Agora, na época fluida do
registro eletrônico, nem existe mais visita para ver slides. As pessoas
publicam fotos e vídeos nas redes sociais o tempo todo. Querem que o universo
contemple um café expresso. Se querem mostrar algo, pessoalmente, deslizam as
imagens pelo celular, uma atrás da outra.
O pai orgulhoso:
– Vai ver a gata que minha filha
ficou.
Vejo um antúrio.
– Não, não é isto aqui.
Desliza. Uma festinha de
aniversário.
– Foi o aniversário do filhão.
Bonitinha a foto, não, esta aqui com sorvete no nariz. Quase congelou o
narizinho coitado, de tanto botar sorvete para dar o clique. Espera.
Desliza. Ele, a mulher e dois
casais comem pizzas.
Desliza. Um nude do casal.
– Ixi, não conta para minha
mulher que você viu, prometi deletar.
Que compulsão é essa de fazer
nudes?
Desliza. Surge um rapaz bombadão.
Pelado. Dá um grito. Desliza. Aparece a foto de uma adolescente com aparelho
nos dentes. Mas já perdeu a vontade de mostrar imagens. Imagino o que mais tem
no celular.
Contemplo meu próprio aparelho. A
memória carregada de fotos. Tornou-se falta de educação não registrar certos
momentos. Amigo clica, clico de volta.

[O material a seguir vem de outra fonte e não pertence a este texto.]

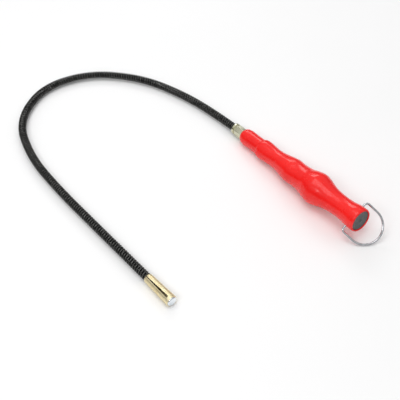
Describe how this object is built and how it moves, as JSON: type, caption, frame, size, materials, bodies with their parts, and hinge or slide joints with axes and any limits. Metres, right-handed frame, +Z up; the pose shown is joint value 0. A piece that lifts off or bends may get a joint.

Como se retribuísse. O que vou fazer com
tudo isso, apagar? Minha mãe deixou-me um álbum de fotografias. Às vezes,
folheio, vejo minhas fotos de menino, parentes. Quando as vejo, compartilho
aqueles momentos bons, específicos. Sinto uma emoção. Quero fazer como minha
mãe, preservar imagens.
Corajosamente, falo com meu
assistente, Felippe.
– Quero imprimir as fotos do meu
celular.
– Ninguém mais faz isso –
revolta-se ele.
– Se existe serviço de impressão,
é porque fazem.
Assim, neste exato momento,
seleciono as fotos que vou imprimir. Depois, o que farei com elas? Talvez um
velhinho numa lojinha centenária encontre um álbum de fotografias cheio de
poeira. E me venda. Se é que ainda existirão velhinhos e lojas centenárias.
Colarei as fotos nas páginas, revivendo a cada uma a emoção. É coisa antiga,
sei. Mas não quero abandonar momentos tão bons, família e amigos tão queridos,
em algum velho celular descarregado.